Don't get us wrong, there is no issue with players speaking their native language. However, one should join a server for your language then, or try to at least not spam voice chat if you have no other option.
6. Not Mr Robot
Not Mr Robot is the exact opposite of Rami Malek's character Elliot Alderson in the TV series, Mr Robot. With absolutely no technical knowledge, things can get turned upside down quickly while gaming on a PC.
Not Mr Robot always has some form of issue, from his/her mouse cursor not working properly, to complaining about low FPS even though he/she has "a monster PC", and much more. This type of Dota 2 player is generally useless, as technical issues keep coming up.
Sure, everyone has technical issues from now and then, but Not Mr Robot has them every single game, yet he/she refuses to stop queuing for more matches, thereby ruining the experience for others.
7. Private Ryan
Have you ever played with someone who just jumps into the enemy team to fight, over and over again? Sure you have, and so has everyone else in the Dota 2 community. Private Ryan is one of the types of Dota 2 players that can ruin your match.
This player continues to get themselves into sticky situations, without backup. The rest of the team is on babysitting duty for the entirety of the match, especially if Private Ryan is a PO1 or PO2 carry. To make matters worse, Private Ryan will scream "where were you guys?" after he/she dies at the enemy fountain 10 minutes into the game.
Not even Tom Hanks can save this Ryan (Picture: Paramount)
8. Captain Obvious
Captain Obvious is a strange creature indeed, as this is one of those types of Dota 2 players who can come from all skill levels. What Captain Obvious does, is obviously, state the obvious...

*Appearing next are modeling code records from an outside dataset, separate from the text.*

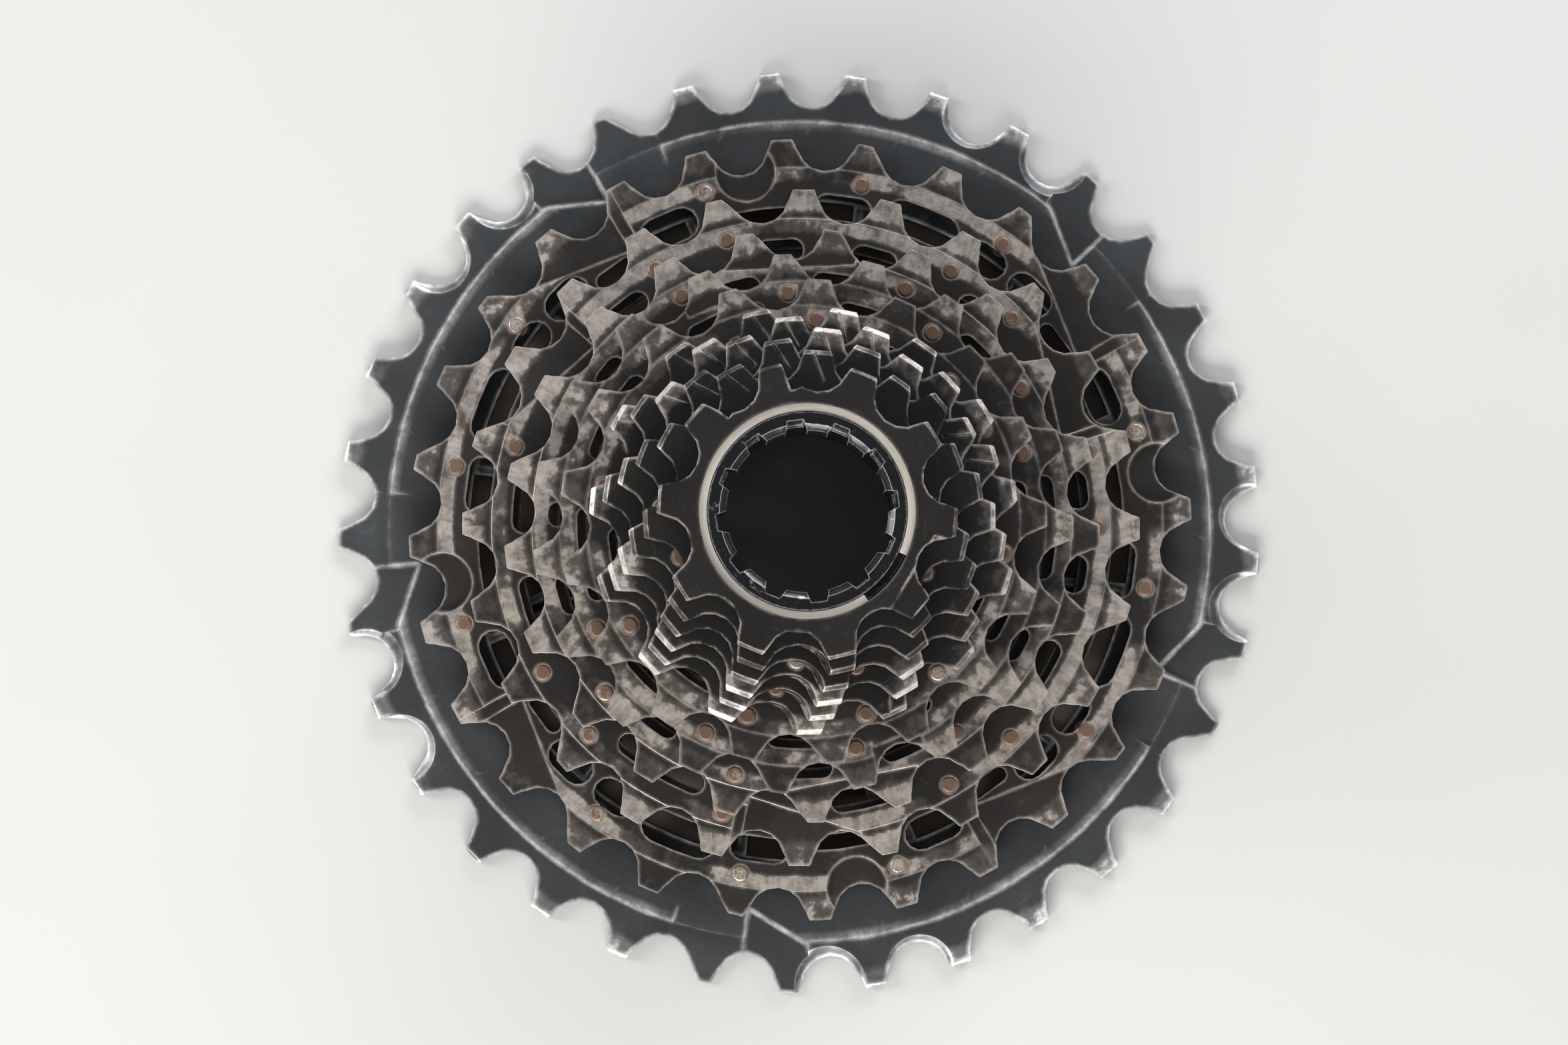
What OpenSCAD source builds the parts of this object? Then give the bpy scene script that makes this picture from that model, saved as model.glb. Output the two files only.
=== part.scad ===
// Twelve-speed bicycle cassette, 10 to 33 teeth, lying on its largest sprocket.
// Units are mm and +Z points outboard, from the largest sprocket to the smallest.
// The origin is on the axis, in the inboard face that rests on the table.

/* [Stack] */
// Axial step from one sprocket face to the next
step = 3.6; // [3.4:0.05:3.9]
// Thickness of a steel sprocket
plate_t = 1.75; // [1.5:0.05:2]
// Thickness of the aluminium 33-tooth rim
carrier_t = 2.2; // [1.8:0.1:3]
// How far the tooth faces sit below the plate face
shelf = 0.3; // [0.1:0.05:0.5]

/* [Teeth] */
// Chain pitch, roller centre to roller centre
chain_pitch = 12.7; // [12.6:0.1:12.8]
// Radius of the seat that a chain roller sits in
seat_r = 4.08; // [3.95:0.01:4.2]
// Half width of a gap between two teeth at the tooth tips
gap_half = 5; // [4.8:0.05:5.3]

/* [Rivets] */
// Radius of a rivet neck and of its head
neck_r = 1.2; // [1:0.05:1.5]
// Radius of the rivet shoulder that spaces two plates
shoulder_r = 1.65; // [1.4:0.05:2]
// Radial gap between a rivet neck and its hole
neck_gap = 0.02; // [0.01:0.01:0.05]
// Height of the rivet head above the plate
head_h = 0.16; // [0.05:0.01:0.3]

/* [Hub] */
// Radius of the pilot bore that centres the cassette on its driver body
pilot_r = 17.2; // [16.5:0.1:18]
// Radius across the tips of the hub splines
spline_tip_r = 17.6; // [17:0.1:18.5]
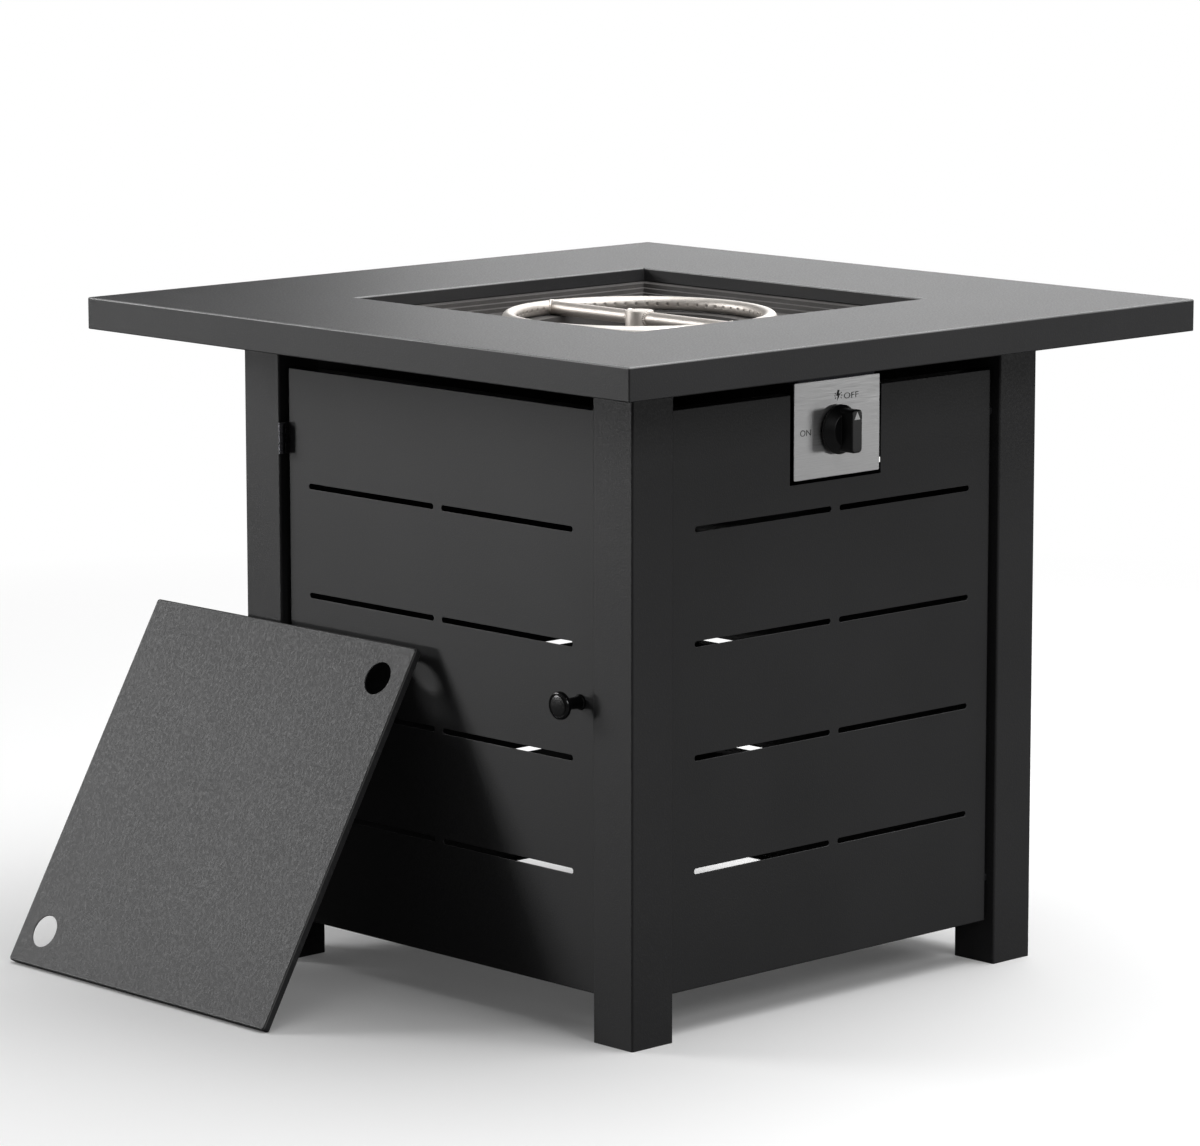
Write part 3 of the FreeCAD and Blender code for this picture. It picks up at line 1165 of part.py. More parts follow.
def hinge(name, height):
    """One barrel hinge: a leaf on the leg with the two end knuckles, a leaf on the door, and the pin."""
    low, high = f"({height} - hinge_height / 2)", f"({height} + hinge_height / 2)"
    middle_low, middle_high = f"({height} - {knuckle_height} / 2)", f"({height} + {knuckle_height} / 2)"
    axis_x, axis_y = f"-{hinge_across}", f"-{hinge_front}"
    leg_side, door_side = f"-{leg_inner}", f"-{panel_edge}"
    leg_leaf = new_body(f"hinge_leaf_leg_{name}", sides["door"])
    spans = ((low, f"({middle_low} - barrel_gap)"), (f"({middle_high} + barrel_gap)", high))
    hinge_leaf(leg_leaf, leg_side, f"({leg_side} + leaf_sheet)", (low, high), spans, axis_x, axis_y)
    door_leaf = new_body(f"hinge_leaf_door_{name}", sides["door"])
    hinge_leaf(door_leaf, f"({door_side} - leaf_sheet)", door_side, (low, high), ((middle_low, middle_high),),
               axis_x, axis_y)
    for leaf, spread in ((leg_leaf, "leg_screw_spread"), (door_leaf, "door_screw_spread")):
        holes = new_sketch(leaf, "YZ_Plane")
        for sign in "+-":
            small_hole(holes, hinge_clear, hinge_screw_line, f"({height} {sign} {spread} / 2)")
        pocket(leaf, holes, leg_inner, reverse=False)
    pin = new_body(f"hinge_pin_{name}", sides["door"])
    rod = new_sketch(pin, "XY_Plane", z=low)
    circle(rod, "hinge_pin", axis_x, axis_y)
    pad(pin, rod, "hinge_height")


def hinge_leaf(body, left, right, plate_span, knuckle_spans, axis_x, axis_y):
    """Flat leaf behind the barrel, with a neck and a bored knuckle in each knuckle span."""
    front, back = f"-({hinge_front} - barrel_size / 2 - barrel_gap)", f"-({hinge_front} - leaf_reach)"
    plate = new_sketch(body, "XY_Plane", z=plate_span[0])
    outline(plate, [(left, front), (right, front), (right, back), (left, back)])
    pad(body, plate, f"{plate_span[1]} - {plate_span[0]}")
    for low, high in knuckle_spans:
        neck = new_sketch(body, "XY_Plane", z=low)
        neck_back = f"({front} + barrel_gap)"
        outline(neck, [(left, axis_y), (right, axis_y), (right, neck_back), (left, neck_back)])
        pad(body, neck, f"{high} - {low}")
        knuckle = new_sketch(body, "XY_Plane", z=low)
        circle(knuckle, "barrel_size", axis_x, axis_y)
        pad(body, knuckle, f"{high} - {low}")
        bore = new_sketch(body, "XY_Plane", z=low)
        small_hole(bore, "hinge_pin + 2 * running_gap", axis_x, axis_y)
        pocket(body, bore, f"{high} - {low}", reverse=True)


def hinge_screws():
    """Screws of the leg leaves, and screws of the door leaves."""
    places = {"hinge_screws_leg": (f"-({leg_inner} - leaf_sheet)", False, "leg_screw_spread",
                                   "leaf_sheet + leg_wall + screw_reach"),
              "hinge_screws_door": (f"-({panel_edge} + leaf_sheet)", True, "door_screw_spread",
                                    "leaf_sheet + panel_sheet + screw_reach")}
    for label, (seat, forward, spread, length) in places.items():
        body = new_body(label, sides["door"])
        for height in (hinge_low, hinge_high):
            for sign in "+-":
                screw(body, "YZ_Plane", hinge_screw_line, f"({height} {sign} {spread} / 2)", seat,
                      "hinge_screw", length, "hinge_screw_head", "hinge_head_height", forward)


def door_pull():
    """Round pull with a dished head, and the screw that holds it from inside the door."""
    body = new_body("door_pull", sides["door"])
    half = new_sketch(body, "XY_Plane", x="pull_across", z=door_middle)
    head_back, dish = "(pull_length - pull_head)", "(pull_length - pull_dish)"
    profile = [("0", "0"), ("pull_neck / 2", "0"), ("pull_neck / 2", head_back), ("pull_size / 2", head_back),
               ("pull_size / 2", "(pull_length - pull_edge)"), ("(pull_size / 2 - pull_edge)", "pull_length"),
               ("(pull_size / 2 - pull_rim)", "pull_length"), ("(pull_size / 2 - pull_rim)", dish),
               ("0", dish)]
    outline(half, [(radius, f"-({panel_face} + {depth})") for radius, depth in profile])
    revolve(body, half)
    thread = new_sketch(body, "XZ_Plane", z=panel_face)
    small_hole(thread, "panel_screw + 2 * running_gap", "pull_across", door_middle)
    pocket(body, thread, "pull_screw_depth + seat_gap", reverse=True)
    fixing = new_body("door_pull_screw", sides["door"])
    screw(fixing, "XZ_Plane", "pull_across", door_middle, f"({panel_face} - panel_sheet)", "panel_screw",
          "panel_sheet + pull_screw_depth", "screw_head", "screw_head_height", True)


def door_catch():
    """Magnetic catch on the front leg, its magnet and screws, and the strike on the door."""
    case = new_body("magnetic_catch", sides["door"])
    depth_middle = f"({catch_front} - catch_depth / 2)"
    foot = new_sketch(case, "YZ_Plane", z=leg_inner)
    rectangle(foot, "catch_depth", "catch_height", f"-{depth_middle}", door_middle)
    pad(case, foot, "catch_lug", reverse=True)
    box = new_sketch(case, "YZ_Plane", z=leg_inner)
    rectangle(box, "catch_depth", "catch_case", f"-{depth_middle}", door_middle)
    pad(case, box, "catch_width", reverse=True)
    holes = new_sketch(case, "YZ_Plane", z=leg_inner)
    for sign in "+-":
        small_hole(holes, hinge_clear, f"-{depth_middle}", f"({door_middle} {sign} {lug_middle})")
    pocket(case, holes, "catch_lug")
    seat = new_sketch(case, "XZ_Plane", x=f"{leg_inner} - catch_width / 2 - catch_lug / 2", z=catch_front)
    rectangle(seat, "magnet_width", "magnet_height", "0", door_middle)
    pocket(case, seat, "magnet_depth")
    magnet = new_body("catch_magnet", sides["door"])
    block = new_sketch(magnet, "XZ_Plane", x=f"{leg_inner} - catch_width / 2 - catch_lug / 2", z=catch_front)
    rectangle(block, "magnet_width", "magnet_height", "0", door_middle)
    pad(magnet, block, "magnet_depth", reverse=True)
    screws = new_body("catch_screws", sides["door"])
    for sign in "+-":
        screw(screws, "YZ_Plane", f"-{depth_middle}", f"({door_middle} {sign} {lug_middle})",
              f"({leg_inner} - catch_lug)", "hinge_screw", "catch_lug + leg_wall + screw_reach",
              "hinge_screw_head", "hinge_head_height", True)
    strike = new_body("catch_strike", sides["door"])
    inner = f"({panel_edge} - panel_sheet)"
    thinner, arm_end = f"({inner} - panel_sheet)", f"({inner} - strike_width)"
    front, back = f"-({panel_face} - panel_sheet - seat_gap)", f"-{panel_back}"
    arm_front = f"-({panel_back} + panel_sheet)"
    angle = new_sketch(strike, "XY_Plane", z=f"{door_middle} - strike_height / 2")
    outline(angle, [(inner, front), (thinner, front), (thinner, arm_front), (arm_end, arm_front),
                    (arm_end, back), (inner, back)])
    pad(strike, angle, "strike_height")


def lid():
    """Square tray with two finger holes; it leans on the leg beside the door, its lower edge on the floor."""
    body = new_body("lid")
    lean = math.radians(value("lid_lean"))
    up_slope = FreeCAD.Vector(math.sin(lean), 0, math.cos(lean))
    outward = FreeCAD.Vector(-math.cos(lean), 0, math.sin(lean))
    turn = FreeCAD.Rotation(FreeCAD.Vector(0, -1, 0), up_slope, outward, "ZYX")
    body.Placement = FreeCAD.Placement(FreeCAD.Vector(), turn)
    bind(body, ".Placement.Base.x", f"-({leg_face} + seat_gap + lid_width * sin(lid_lean))")
    bind(body, ".Placement.Base.y", "lid_centre")
    tray = new_sketch(body, "XY_Plane")
    rectangle(tray, "lid_width", "lid_width", "0", "lid_width / 2")
    pad(body, tray, "lid_depth")
    half, length, top = value("lid_width / 2"), value("lid_width"), value("lid_depth")
    round_edges(body, "lid_corner", lambda middle, direction: near(abs(middle.x), half)
                and (near(middle.y, 0) or near(middle.y, length)) and near(abs(direction.z), 1))
    round_edges(body, "lid_bend", lambda middle, direction: near(middle.z, top), bevel=True)
    inside = new_sketch(body, "XY_Plane")
    rectangle(inside, "lid_width - 2 * lid_sheet", "lid_width - 2 * lid_sheet", "0", "lid_width / 2")
    pocket(body, inside, "lid_depth - lid_sheet", reverse=True)
    holes = new_sketch(body, "XY_Plane", z="lid_depth")
    circle(holes, "lid_hole", "lid_width / 2 - lid_hole_edge", "lid_width - lid_hole_edge")
    circle(holes, "lid_hole", "lid_hole_edge - lid_width / 2", "lid_hole_edge")
    pocket(body, holes, "lid_sheet")


def check_all():
    """Stop on any object that failed to compute and on any sub-part without a sound shape."""
    doc.recompute()
    for thing in doc.Objects:
        if "Invalid" in thing.State or "Error" in thing.State:
            raise RuntimeError(f"{thing.Label} did not compute: {thing.State}")
    for part in sub_parts:
        if part.Shape.isNull() or not part.Shape.isValid() or not part.Shape.Solids:
            raise RuntimeError(f"{part.Label} has no sound shape")


fill_sheet()
tabletop()
legs()
leg_plugs()
for side in sides:
    rail(side)
rail_bolts()
top_fixings()
bowl_bearer("bowl_bearer_left", "-")
bowl_bearer("bowl_bearer_right", "")
fire_bowl()
bowl_screws()
burner_ring()
burner_locknut()
air_mixer()
gas_orifice()
feed_pipe()
pipe_nuts()
gas_valve()
valve_screws()
inlet_fitting()
valve_stem()
stem_washer()
valve_spring()
piezo_igniter()
spark_electrode()
electrode_bushing()
control_plate()
control_bracket()
bracket_screws()
control_knob()
panel("control_panel", "front", notched=True)
panel("right_panel", "right")
panel("back_panel", "back")
panel("door", "door", hinged=True)
panel_fixings()
hinge("upper", hinge_high)
hinge("lower", hinge_low)
hinge_screws()
door_pull()
door_catch()
lid()
check_all()

os.makedirs("parts", exist_ok=True)
for part in sub_parts:
    part.Shape.exportStep(f"parts/{part.Label}.step")
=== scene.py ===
import json
import math

import bmesh
import bpy
import numpy as np
from mathutils import Matrix, Vector


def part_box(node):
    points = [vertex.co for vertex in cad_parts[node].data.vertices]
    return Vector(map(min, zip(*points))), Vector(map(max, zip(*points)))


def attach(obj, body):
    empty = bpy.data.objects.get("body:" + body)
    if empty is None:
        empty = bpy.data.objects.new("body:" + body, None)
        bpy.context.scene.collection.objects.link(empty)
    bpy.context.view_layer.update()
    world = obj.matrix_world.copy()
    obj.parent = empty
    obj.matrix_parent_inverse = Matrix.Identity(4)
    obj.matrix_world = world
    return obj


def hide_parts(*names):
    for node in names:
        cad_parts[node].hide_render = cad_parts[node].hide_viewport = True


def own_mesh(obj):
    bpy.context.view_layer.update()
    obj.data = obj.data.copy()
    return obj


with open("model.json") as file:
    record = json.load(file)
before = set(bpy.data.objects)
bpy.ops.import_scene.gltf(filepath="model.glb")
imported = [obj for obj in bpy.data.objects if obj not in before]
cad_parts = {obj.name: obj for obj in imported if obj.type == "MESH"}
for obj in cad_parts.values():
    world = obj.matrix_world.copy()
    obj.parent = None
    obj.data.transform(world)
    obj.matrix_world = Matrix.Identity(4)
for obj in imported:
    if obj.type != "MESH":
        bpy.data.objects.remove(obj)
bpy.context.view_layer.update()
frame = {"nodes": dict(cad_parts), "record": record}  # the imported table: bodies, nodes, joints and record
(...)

This continues throughout a Dota 2 match, from "they've got first blood" (as if the game doesn't tell you this...) as well as "we are behind", or "they are pushing the barracks". Captain Obvious is relatively harmless, but if you already have one or more of the types of Dota 2 players in this list in the same match, then you are in for fireworks, chat spam, and simply a bad time.
9. Sergeant Oblivious
Since a Sergeant is a lower rank than Captain, we have old Sergeant Oblivious lower on the list, because this is how things work now. Sergeant Oblivious is the type of player who has no clue what's going on in a match. Maybe Sergeant Oblivious is the only type of player who really needs a Captain Obvious around to give him/her orders.
Sergeant Oblivious will often be found farming away in a safe lane or neutral creep camps, while the team is getting obliterated elsewhere. Worst of all, Seargent Oblivious normally asks something along the lines of "what happened, why are we losing?" at the end of a match, rubbing salt into the wounds of players who actually tried winning.
10. The Know-it-All
Every esport has the Know-it-All, and every other player in a match will probably go bonkers after the first 30 minutes. The Know-it-All is one of those types of Dota 2 players that simply will never shut up, spouting statistics, strategies, and lane matchups as if they grew out of Icefrog's armpit.
The Know-it-All will, on multiple occasions, question every player's item, talent, and playstyle choices. While knowledge is something the Know-it-All has in spades, he/she, for the most part, lacks skill. While telling everyone what to do, the Know-it-All generally tries but fails in their own role. The inevitable end-of-match message in all chat reads: "my team are a bunch of noobs".
Not an actual image of the Know-it-All (Picture: Comedy Central)
These are the types of Dota 2 players you probably never want to get matched with, not ever. If you've played Dota 2 for any significant amount of time, you've probably run into most (if not all) of these types of players.
Maybe, just maybe, you've read this entire article, and you are fuming, as one of these types of Dota 2 players might sound a lot like you. If this is the case, our thoughts go out to those who queue in the matchmaker the same time you do.